Il Pd è sempre il Pd, figuriamoci se Elly Schlein poteva cambiarlo. Per carità, la neo segretaria è appena agli inizi e si sta muovendo quantomeno con la grinta di chi ha la mission di fare opposizione.
E il partito incassa, nei sondaggi, l’effetto novità di cui c’è sempre una gran fame dalle nostre parti. Ma quando si tratta di andare oltre gli slogan tornano fuori, anche se per ora non in maniera aperta, tutte le contraddizioni che nella pancia dei Dem hanno fatto il nido. Sul voto per l’invio di armi all’Ucraina, si traccheggia. Non può dire troppo forte sì, (anche se è inevitabile) per non scoprirsi sul fianco sinistro e ridare ossigeno ai Cinque Stelle di Giuseppe Conte (a cui non è sembrato vero ieri alla Camera entrare a piedi uniti contro il provvedimento), i primi danneggiati dalla nuova leader. Ma neppure opporsi per non crearsi difficoltà dall’altra parte e sconfessare la storica linea filo occidentale ed europeista. E non è un caso che a illustrare la (non) posizione sulla faccenda sia stato Lorenzo Guerrini, uno che ha ancora le stimmate renziane. E anche che in fondo, la Lega abbia superato il Pd nel pacifismo.
Nulla di nuovo insomma, così come l’incartamento sui capigruppo parlamentari. Certo Elly ha bisogno di tempo, ma è difficile non notare, direzione alla mano, come il suo anatema contro i “cacicchi” sia stato all’acqua fresca. Il Nazareno resta il luogo dei capi bastone tra cui la nuova leader dovrà imparare a navigare per evitare il rischio del classico effetto “Gattopardo” per cui tutto cambia per non mutare nulla.
Basterà agli elettori? Lo vedremo già tra un paio di mesi alle amministrative e poi alle europee del prossimo anno.
Sullo sfondo resta l’eterna questione di cosa vuol essere il Pd. Sembra che Schlein voglia puntare con decisione la barra a sinistra, in fondo alla fine, i danni interni sembrano limitati: se n’è andato il solo Fioroni, gli altri sono rimasti anche per la ritrosia ad abbandonare comode poltrone e finora sembrano in “sonno”, anche grazie all’ecumenica composizione della direzione.

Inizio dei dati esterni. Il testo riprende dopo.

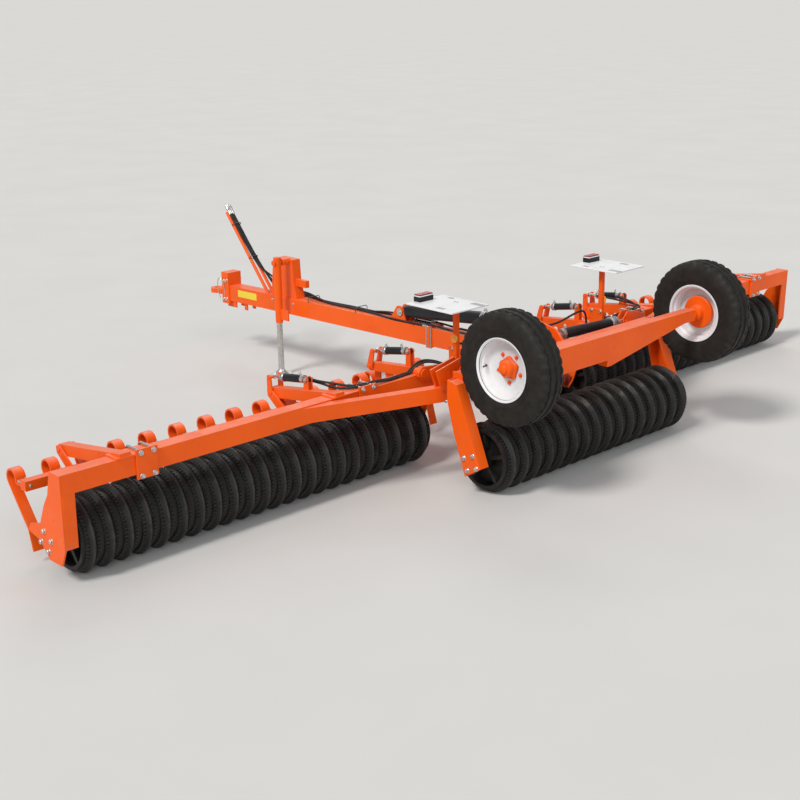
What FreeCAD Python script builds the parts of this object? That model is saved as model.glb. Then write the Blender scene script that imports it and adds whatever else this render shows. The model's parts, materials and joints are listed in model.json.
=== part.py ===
import FreeCAD, Part
import math
import os

# A towed field roller: a centre roll and two folding wing rolls of ringed segments, a tipping drawbar
# on a jack, a transport axle with two road wheels, and levelling boards of spring tines in front.
# Units are millimetres. X points forward to the hitch, Y to the left and Z up. The ground is Z = 0.
# Here X is counted from the centre roll's shaft. The files' origin is on the ground, halfway along the
# whole machine, so each sub-part moves back by MIDDLE_X as it is saved.

V = FreeCAD.Vector
SIDES = (("left", 1), ("right", -1))

# Fits: radial play of a pin in its hole, and of a rod in its barrel
PIN_FIT = 0.05
ROD_FIT = 0.5
SHEET = 12.0

# Rolls: rings of one pitch on a shaft, drawn as flat-sided cones with a corner at the bottom
RING_R = 240.0
VALLEY_R = 204.0
RING_PITCH = 125.0
RING_SIDES = 16
CENTRE_RINGS = 16
WING_RINGS = 22
SHAFT_R = 35.0
CENTRE_ROLL_X = 0.0
WING_ROLL_X = 835.0
WING_ROLL_Y = 860.0

# Centre frame
BEAM_X = (115.0, 235.0)
BEAM_Z = (680.0, 800.0)
BEAM_HALF = CENTRE_RINGS * RING_PITCH / 2 + 35.0
LEG_OUT = BEAM_HALF + 85.0
SIDE_BEAM_Y = (720.0, 800.0)
SIDE_BEAM_Z = (620.0, 720.0)
SIDE_BEAM_END = 585.0
MAST_Y = (70.0, 90.0)

# Wing hinge: an axis along X on each side, with the fold lever's rod pin and the frame's barrel pin
HINGE_Y = 960.0
HINGE_Z = 700.0
HINGE_PIN_R = 20.0
HINGE_BUSH_R = 34.0
FOLD_X = 330.0
FOLD_INNER = (123.0, 812.0)
FOLD_OUTER = (900.0, 775.0)

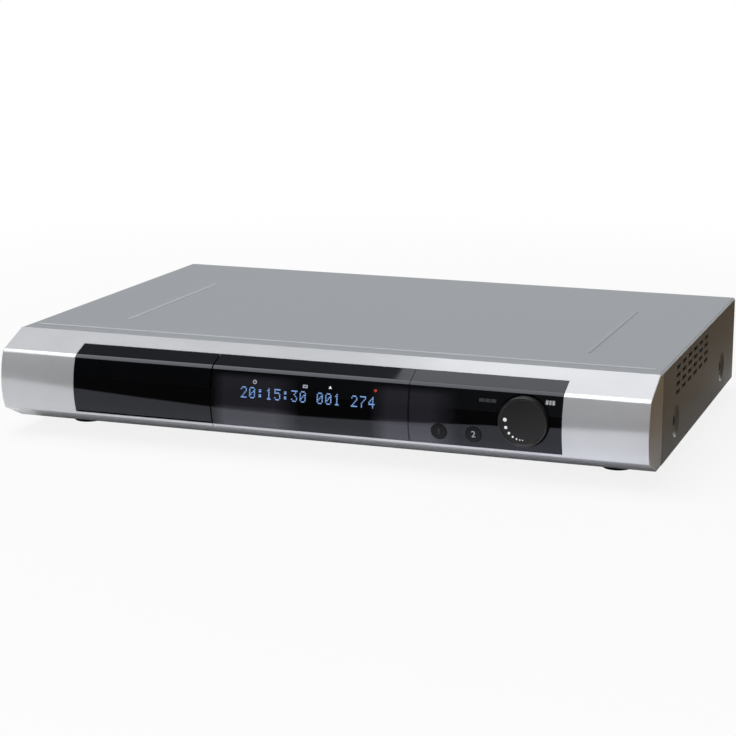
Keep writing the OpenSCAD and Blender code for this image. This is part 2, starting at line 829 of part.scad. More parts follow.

Ma la nuova linea si è subito offuscata sull’Ucraina. Resta il “radicalismo” sulle altre battaglie: salario minimo in primis, con quel profilo movimentista che forse era quello che chiedeva chi ha preferito la segretaria a Bonaccini.
Del resto un’identità chiara del Pd o comunque si voglia chiamare non sarebbe un male, anche a costo di pagare qualche prezzo. Nulla osta, in termini di strategia e una volta marginalizzati i Cinque Stelle, di concordare un’alleanza programmatica con il Terzo Polo di Calenda e Renzi e sfidare così il centrodestra con qualche chance di portare a casa il risultato.
Di certo i dem “né carne né pesce” se pure sono riusciti a galleggiare per anni al governo (ma adesso è finita) hanno pagato un prezzo pesante in termini elettorali nelle due ultime consultazioni, quelle politiche e regionali.
La scommessa di Schlein è quella di riuscire a gestire e placare le anime del partito per affermare e sviluppare la sua linea politica. Se ci riuscirà entrerà nella storia del Pd, in caso contrario finirà nel Pantheon degli illustri, ma falliti predecessori e potrà ripartire quel luna park fatto di primarie e oceanici dibattiti pre congressuali che sembra divertire molto gli inquilini del Nazareno.
Un po’ meno coloro che, alla fine si sono stancati di votarli.